Colorado got schooled by the courts on our constitutional freedoms, again in 2025 (Opinion)

2025 was the year of remedial education for the Colorado General Assembly.

Since legislators in the majority just can’t seem to understand the First Amendment, they got schooled by the courts on multiple occasions.

Constitution 101: the First Amendment forbids government agencies, federal, state or local, from enacting a law or regulation “respecting an establishment of religion, or prohibiting the free exercise thereof; or abridging the freedom of speech.”

The government cannot quash or coerce speech, establish religion or prevent its exercise. If state legislators and regulators learn these principles, taxpayers will not have to foot the bill for yet another needless trip to the U.S. Supreme Court.

Lesson one: Agencies cannot abridge free speech by forcing people to parrot the government’s ideological message. That’s called coerced speech. A week ago, a Biden-appointed federal judge blocked Colorado from enforcing a 2025 law, House Bill 1161, that requires cigarette pack-style health warnings on gas stoves and imposes a fine of up to $20,000 per violation if they don’t.

The judge agreed with the plaintiffs, the Association of Home Appliance Manufacturers, that the law likely infringes on their First Amendment freedoms. “The court disagrees that the labeling requirement merely enables customers to access information — the only reason customers can access this information is because the State compels peddlers of gas stoves to speak it,” the court ruled. “Further … whether the information is truthful and accurate is subject to substantial disagreement within the scientific community.”

In addition to familiarizing themselves with the Association of Home Appliance Manufacturers v. Weiser decision, legislators will want to read the Supreme Court’s 2023 decision in the Colorado case 303 Creative LLC vs Elenis and the cases it cites as homework.

Lesson two: The government cannot abridge free speech by censoring it. Earlier this year, Kaley Chiles, a licensed professional counselor, defended her First Amendment rights to the Supreme Court. A 2019 law prohibits counselors from helping clients come to terms with their biological sex through talk therapy. The law threatens counselors with thousands of dollars in fines and a potential loss of license unless they stick to government-approved speech. Based on the justices’ questions during oral argument, the Colorado law is likely to be struck down.

In addition to familiarizing themselves with the Chiles v. Salazar case, legislators will want to read Riley v. National Federation of the Blind of N.C., Inc. and the National Institute of Family & Life Advocates. v. Becerra decisions as homework.
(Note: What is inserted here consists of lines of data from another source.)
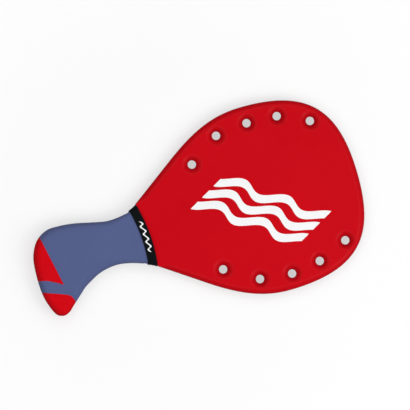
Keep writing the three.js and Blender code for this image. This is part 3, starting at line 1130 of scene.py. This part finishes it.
# %% [markdown]
# ## Band and ink
#
# The band is woven with its ribs along its length, so the ribs follow the neck line. The same parabola
# that trims the sleeve, written with wires, tells the finish how far a point lies behind the line. The
# ink is an opaque white, slightly matt, with the fine ripple of the mesh that it was pressed through.

# %% Woven band
band_black = linear(11, 15, 17)
band_shades = (0.7, 1.4)
band_relief = 0.08 * mm
band_roughness = 0.75
band_polish = 0.15
rib_pitch = 0.9 * mm
rib_share = 0.35
thread_pitch = 0.6 * mm
thread_share = 0.15


def woven_band():
    """Ribs as a cosine of the distance behind the neck line, crossed by fine threads. The colour follows
    the height: painted shade in the grooves and painted light on the rib tops.
    """
    f = Finish("black_webbing", Specular_IOR_Level=0.05)
    x, y, z = f.split(f.place)
    across = y * (1 / neck_reach)
    behind = (1 - across * across) * collar_bow - across * collar_lean - (x - neck_x)
    ribs = f.wave(behind, rib_pitch)
    threads = f.wave(y + z, thread_pitch)
    height = ribs * rib_share + threads * thread_share + 0.5
    # painted shade and light: the grooves are darker and the rib tops lighter than the black
    colour = f.shade(height, band_black, band_shades)
    return f.paint(colour, band_roughness - height * band_polish, height, band_relief)


give(woven_band(), neck_band)

# %% Screen ink
ink_whites = (0.93, 0.93, 0.94), (0.98, 0.98, 0.98)
ink_relief = 0.006 * mm
ink_roughness = 0.42
ink_wear = 0.12
wear_scale = 40
mesh_pitch = 0.45 * mm


def screen_ink():
    """Nearly white, with soft patches of wear in the roughness and a fine mesh ripple as height."""
    f = Finish("white_ink", Specular_IOR_Level=0.3)
    x, y, _ = f.split(f.place)
    ripple = f.wave(x + y, mesh_pitch) * f.wave(x - y, mesh_pitch)
    wear = f.noise(wear_scale, detail=3)
    colour = f.blend(wear, *ink_whites)
    return f.paint(colour, ink_roughness + wear * ink_wear, ripple * 0.5 + 0.5, ink_relief)


give(screen_ink(), *blade_prints, band_print)

# %% [markdown]
# ## Foam and wood inside
#
# Nobody sees the core, the bent edge bar, the spine and the cheeks, but they are part of the racket
# and show when it is taken apart. Foam is a heap of cells, so its height is the distance to the nearest
# cell's middle. Wood is stripes that wander a little: along the racket for the straight spine, and in
# rings round the blade's middle for the bar that is bent about it.

# %% Foam
foam_shades = (0.85, 1.1)
foam_relief = 0.3 * mm
foam_roughness = 0.85
cell_shade_share = 0.6
cell_roughness = 0.1
stain_scale = 30


def foam(name, colour, cell):
    """Cells of one size: the Voronoi distance to a cell's middle is the height, so the walls between the
    cells stand up. The walls are painted paler and the hollows darker, as painted shade, and the whole
    foam is stained in soft patches."""
    f = Finish(name, Specular_IOR_Level=0.2)
    cells = f.node("ShaderNodeTexVoronoi", None, {"Vector": f.place, "Scale": 1 / cell})
    stains = f.noise(stain_scale, detail=3)
    # painted shade: the cell hollows are darker in colour than the walls between them
    mixed = f.shade(cells * cell_shade_share + stains * (1 - cell_shade_share), colour, foam_shades)
    return f.paint(mixed, foam_roughness + cells * cell_roughness, cells, foam_relief)


give(foam("core_foam", linear(230, 220, 184), cell=0.9 * mm), solid["blade_core"])
give(foam("cheek_foam", linear(216, 198, 154), cell=0.6 * mm), solid["front_cheek"], solid["back_cheek"])

# %% Wood
late_wood = linear(150, 98, 52)
early_wood = linear(196, 146, 92)
wood_relief = 0.08 * mm
wood_roughness = 0.55
grain_pitch = 1.8 * mm
grain_wander = 3 * mm
wander_scale = 18
stripe_tint = 0.7
stripe_share = 0.4
pore_scale = 700
pore_stretch = (0.06, 1, 1)
pore_roughness = 0.2


def wood(name, grain):
    """Stripes of early and late wood as a sine of grain, a wire that grows across the fibres and here
    wanders with slow noise, and fine pores."""
    f = Finish(name, Specular_IOR_Level=0.3)
    wavy = grain(f) + f.noise(wander_scale, detail=3) * grain_wander
    stripes = f.sum("SINE", wavy * (2 * math.pi / grain_pitch)) * 0.5 + 0.5
    pores = f.noise(pore_scale, stretch=pore_stretch)
    colour = f.blend(stripes * stripe_tint + pores * (1 - stripe_tint), late_wood, early_wood)
    height = stripes * stripe_share + pores * (1 - stripe_share)
    return f.paint(colour, wood_roughness + pores * pore_roughness, height, wood_relief)


def across_racket(f):
    """Distance across the racket, so that stripes run along it."""
    return f.split(f.place)[1]


def round_blade(f):
    """Distance from the middle of the blade, so that stripes run round it."""
    x, y, _ = f.split(f.place)
    x = x - (neck_x + widest_place)
    return (x * x + y * y) ** 0.5


give(wood("spine_wood", across_racket), solid["handle_spine"])
give(wood("rim_wood", round_blade), solid["rim_frame"])

# %% [markdown]
# ## Paper, lamps and camera
#
# The racket is shown as on a copy stand. One large lamp overhead would be simpler, but the flat gloss
# face would mirror it. So broad lamps stand round the racket, touching each other in a ring that is low
# enough for none of them to be mirrored there, and their shadows add up to a soft grey edge all round.
# One nearer and lower lamp gives the rounded edges a bright and a dark side. The paper curves up far
# away. It is white, and camera rays see part of it as plain white light, which keeps the
# shadow but lifts the rest. That part grows away from the racket, where no shadow falls.

# %% Paper and world
paper_radius = 5.0
paper_bend = 1.5
paper_height = 3.2
paper_middle = 0.01
paper_sides = 96
bend_steps = 17
near_glow_share = 0.56
glow_start = 0.15
glow_full = 0.45
paper_white = 0.98
fleck_scale = 300
bounce_white = 0.3
world_strength = 0.08


def paper():
    """A profile turned round the upright axis: flat floor, quarter bend, straight wall."""
    turn = np.linspace(0, math.pi / 2, bend_steps)
    bend = paper_radius + paper_bend * np.sin(turn)
    reach = np.concatenate([[paper_middle], bend, bend[-1:]])[:, None]
    height = np.concatenate([[0], paper_bend * (1 - np.cos(turn)), [paper_height]])[:, None]
    angle = 2 * math.pi * np.arange(paper_sides) / paper_sides
    points = np.dstack([reach * np.cos(angle), reach * np.sin(angle), height * np.ones_like(angle)])
    numbers = numbered(points)
    made = mesh_of("paper", points, corners(numbers)[:, ::-1].tolist() + [numbers[0].tolist()], zero=0)
    made.shade_smooth()
    return made


def paper_finish():
    """Matt paper, part of which shows as white light to rays from the camera, from gloss and through
    clear things. The camera sees its white, and the racket gets less of it back, as from paper that
    lies on a dark table."""
    f = Finish("white_paper", Roughness=0.9, Specular_IOR_Level=0.1)
    rays = ("Is Camera Ray", "Is Glossy Ray", "Is Transmission Ray")
    camera_ray, glossy_ray, clear_ray = [f.node("ShaderNodeLightPath", out=ray) for ray in rays]
    seen = f.sum("MAXIMUM", f.sum("MAXIMUM", camera_ray, glossy_ray), clear_ray)
    x, y, _ = f.split(f.place)
    reach = (x * x + y * y) ** 0.5
    share = seen * f.ease(reach, glow_start, glow_full, near_glow_share)
    white = f.noise(fleck_scale) * (1 - paper_white) + paper_white
    colour = camera_ray * (white - bounce_white) + bounce_white
    f.tree.links.new(colour.socket, f.shader.inputs["Base Color"])
    glow = f.node("ShaderNodeEmission", None, {"Color": (1, 1, 1, 1), "Strength": 1})
    shader = Wire(f, f.shader.outputs[0])
    mixed = f.node("ShaderNodeMixShader", None, {0: share, 1: shader, 2: glow})
    f.tree.links.new(mixed.socket, f.tree.nodes["Material Output"].inputs["Surface"])
    return f.material


floor = placed("paper", paper())
give(paper_finish(), floor)
floor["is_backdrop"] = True

world = bpy.data.worlds.new("studio")
world.use_nodes = True
background = world.node_tree.nodes["Background"]
background.inputs["Color"].default_value = (1, 1, 1, 1)
background.inputs["Strength"].default_value = world_strength
bpy.context.scene.world = world
bpy.context.scene.view_settings.view_transform = "Standard"
print("paper", round(2 * paper_radius, 1), "m across, world at", world_strength)

# %% Lamps
ring_count = 6
ring_lamp = {"elevation": 55, "share": 0.735 / ring_count, "distance": 2.5, "size": 1.5}
near_lamp = {"azimuth": -40, "elevation": 40, "share": 0.15, "distance": 1.8, "size": 1}


def softbox(name, azimuth, elevation, share, distance, size):
    """An area lamp aimed at the racket. With power P, distance d, area A and elevation e it brings a level
    white face to P sin(e) / (pi^2 (d^2 + A / pi)) of white, so the power follows from the share wanted."""
    around, up = math.radians(azimuth), math.radians(elevation)
    back = Vector((math.cos(around) * math.cos(up), math.sin(around) * math.cos(up), math.sin(up)))
    light = bpy.data.lights.new(name, "AREA")
    light.shape, light.size = "SQUARE", size
    light.energy = share * math.pi**2 * (distance**2 + size**2 / math.pi) / math.sin(up)
    lamp = placed(name, light)
    lamp.location = back * distance
    lamp.rotation_euler = back.to_track_quat("Z", "Y").to_euler()
    print(name, "lamp:", round(light.energy), "W")


for k in range(ring_count):
    softbox(f"ring_{k + 1}", 360 * k / ring_count, **ring_lamp)
softbox("near", **near_lamp)

# %% Camera
picture_width = 489.8 * mm
eye_distance = 4.0
axis_slant = math.radians(16.4)
eye_tilt = math.radians(6)
aim = Vector((14.2 * mm, 13.1 * mm, skin_high.z))


def camera():
    """A long lens straight above, leaned a few degrees towards the handle. The racket's long axis climbs
    to the right in the picture by the slant."""
    along = Vector((math.cos(eye_tilt), 0, math.sin(eye_tilt)))
    back = Vector((-math.sin(eye_tilt), 0, math.cos(eye_tilt)))
    across = Vector((0, 1, 0))
    right = along * math.cos(axis_slant) - across * math.sin(axis_slant)
    up = along * math.sin(axis_slant) + across * math.cos(axis_slant)
    lens = bpy.data.cameras.new("camera")
    lens.lens = lens.sensor_width * eye_distance / picture_width
    made = placed("camera", lens)
    made.matrix_world = Matrix((right, up, back)).transposed().to_4x4()
    made.location = aim + back * eye_distance
    return made


bpy.context.scene.camera = camera()
print("camera lens", round(bpy.context.scene.camera.data.lens), "mm")

# %% [markdown]
# ## The last check
#
# The dressed racket has to fill the box of its solids. We write both boxes down.

# %% Sizes and finish
dressed_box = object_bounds()
for axis, low, high, new_low, new_high in zip("xyz", *solid_box, *dressed_box):
    solid_size, dressed_size = round((high - low) / mm, 2), round((new_high - new_low) / mm, 2)
    print(axis, "solids", solid_size, "mm, dressed", dressed_size, "mm")
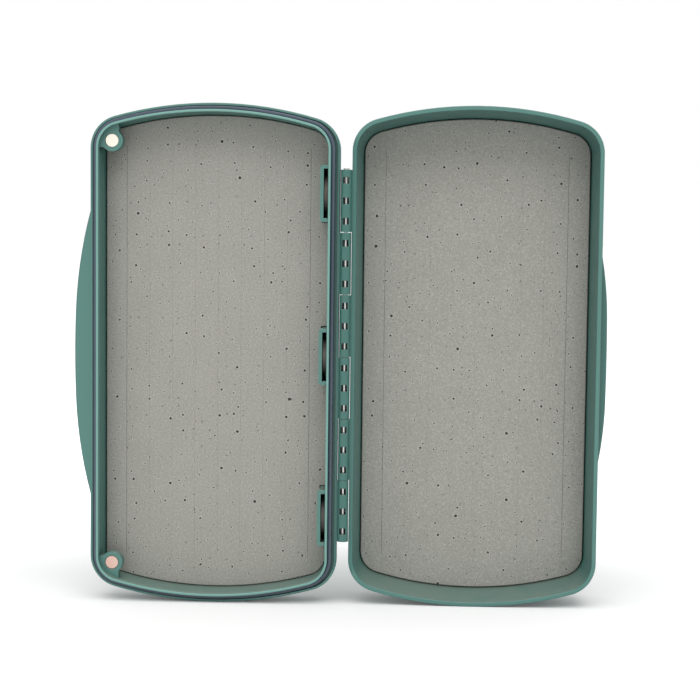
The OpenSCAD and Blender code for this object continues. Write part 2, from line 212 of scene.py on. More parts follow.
class Graph:
    """Short ways to lay out and join nodes in one tree."""

    def __init__(self, tree: bpy.types.NodeTree) -> None:
        """Keeps the tree to work on."""
        self.tree = tree
        self.count = 0

    def add(self, kind: str, **settings: object) -> bpy.types.Node:
        """Adds a node and sets its properties.

        Args:
            kind: Blender's name of the node's type.
            **settings: Properties to set on it.

        Returns:
            The new node.
        """
        node = self.tree.nodes.new(kind)
        node.location = (220 * (self.count % 8), -260 * (self.count // 8))
        self.count += 1
        for name, value in settings.items():
            setattr(node, name, value)
        return node

    def join(self, source: bpy.types.NodeSocket, target: bpy.types.NodeSocket) -> None:
        """Joins an output to an input."""
        self.tree.links.new(source, target)

    def math(self, operation: str, first: object, second: object = 0.0) -> bpy.types.NodeSocket:
        """Adds a Math node whose inputs are sockets or numbers.

        Args:
            operation: The Math node's operation.
            first: The first input, a socket or a number.
            second: The second input, a socket or a number.

        Returns:
            The node's output.
        """
        node = self.add("ShaderNodeMath", operation=operation)
        for index, value in enumerate((first, second)):
            if isinstance(value, bpy.types.NodeSocket):
                self.join(value, node.inputs[index])
            else:
                node.inputs[index].default_value = value
        return node.outputs[0]

    def ramp(self, source: bpy.types.NodeSocket, low: float, high: float) -> bpy.types.NodeSocket:
        """Stretches a value so that low becomes 0 and high becomes 1, held within that range.

        Args:
            source: The value.
            low: The value that becomes 0.
            high: The value that becomes 1.

        Returns:
            The stretched value.
        """
        node = self.add("ShaderNodeMapRange", clamp=True, interpolation_type="SMOOTHSTEP")
        self.join(source, node.inputs["Value"])
        node.inputs["From Min"].default_value = low
        node.inputs["From Max"].default_value = high
        return node.outputs["Result"]

    def mix(self, factor: object, first: object, second: object, blend: str = "MIX") -> bpy.types.NodeSocket:
        """Mixes two colours.

        Args:
            factor: How much of the second colour shows, a socket or a number.
            first: The first colour, a socket or a value.
            second: The second colour, a socket or a value.
            blend: The blend type.

        Returns:
            The mixed colour.
        """
        node = self.add("ShaderNodeMix", data_type="RGBA", blend_type=blend)
        for index, value in ((0, factor), (6, first), (7, second)):
            if isinstance(value, bpy.types.NodeSocket):
                self.join(value, node.inputs[index])
            else:
                node.inputs[index].default_value = value
        return node.outputs[2]

    def place(self, stretch: tuple[float, float, float] = (1.0, 1.0, 1.0)) -> bpy.types.NodeSocket:
        """Gives the object's own coordinates in metres, stretched along each axis.

        Args:
            stretch: Factor for each axis.

        Returns:
            The coordinates.
        """
        source = self.add("ShaderNodeTexCoord").outputs["Object"]
        if stretch == (1.0, 1.0, 1.0):
            return source
        mapping = self.add("ShaderNodeMapping")
        mapping.inputs["Scale"].default_value = stretch
        self.join(source, mapping.inputs["Vector"])
        return mapping.outputs["Vector"]

    def noise(self, place: bpy.types.NodeSocket, scale: float, detail: float = 2.0,
              roughness: float = 0.5) -> bpy.types.NodeSocket:
        """Adds a noise and gives its value.

        Args:
            place: The coordinates.
            scale: Cells per metre.
            detail: Octaves of detail.
            roughness: Weight of the fine octaves.

        Returns:
            The value, around one half.
        """
        node = self.add("ShaderNodeTexNoise")
        self.join(place, node.inputs["Vector"])
        node.inputs["Scale"].default_value = scale
        node.inputs["Detail"].default_value = detail
        node.inputs["Roughness"].default_value = roughness
        return node.outputs["Fac"]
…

Lesson three: The government cannot establish religion, or prohibit its exercise. Laws must be neutral toward religion neither advancing nor hindering its practice, and the government cannot discriminate against people for their beliefs. Earlier this month, the Supreme Court received 19 friend-of-the-court briefs from 22 states, numerous representatives from policy and law think tanks and various faith traditions, and Colorado families urging the Supreme Court to hear St. Mary Catholic Parish v. Roy, a suit brought by the Archdiocese of Denver, two Catholic parishes, and two parents of preschool-age children. Colorado has been excluding Catholic preschool providers from its “universal” state preschool program for upholding church doctrines. Catholic families seeking a preschool education that aligns with their faith must pay out of pocket while other families get 15 hours of preschool education for free.  That’s not fair or consistent with the First Amendment.

The state should have learned this lesson earlier this year when it settled a lawsuit brought by Camp IdRaHaJe, a Christian summer camp. The camp can continue to operate its summer programming without compromising its policies regarding biological sex. The state agreed to update its guidelines and website to clarify that “churches, synagogues, mosques, or any other place that is principally used for religious purposes” are exempt from state dictates that force licensed resident camps to permit campers to use dorms and restrooms of the opposite sex.

In addition to familiarizing themselves with Camp IdRaHaJe Association v. Roy, legislators will want to read the Masterpiece Cakeshop v. Colorado Civil Rights Commission decision as homework.

While it’s a heavy reading list, once completed, legislators and regulators can be confident that they will start the new year equipped to establish laws and regulations that are actually consistent with First Amendment rights.

Krista Kafer is a Sunday Denver Post columnist.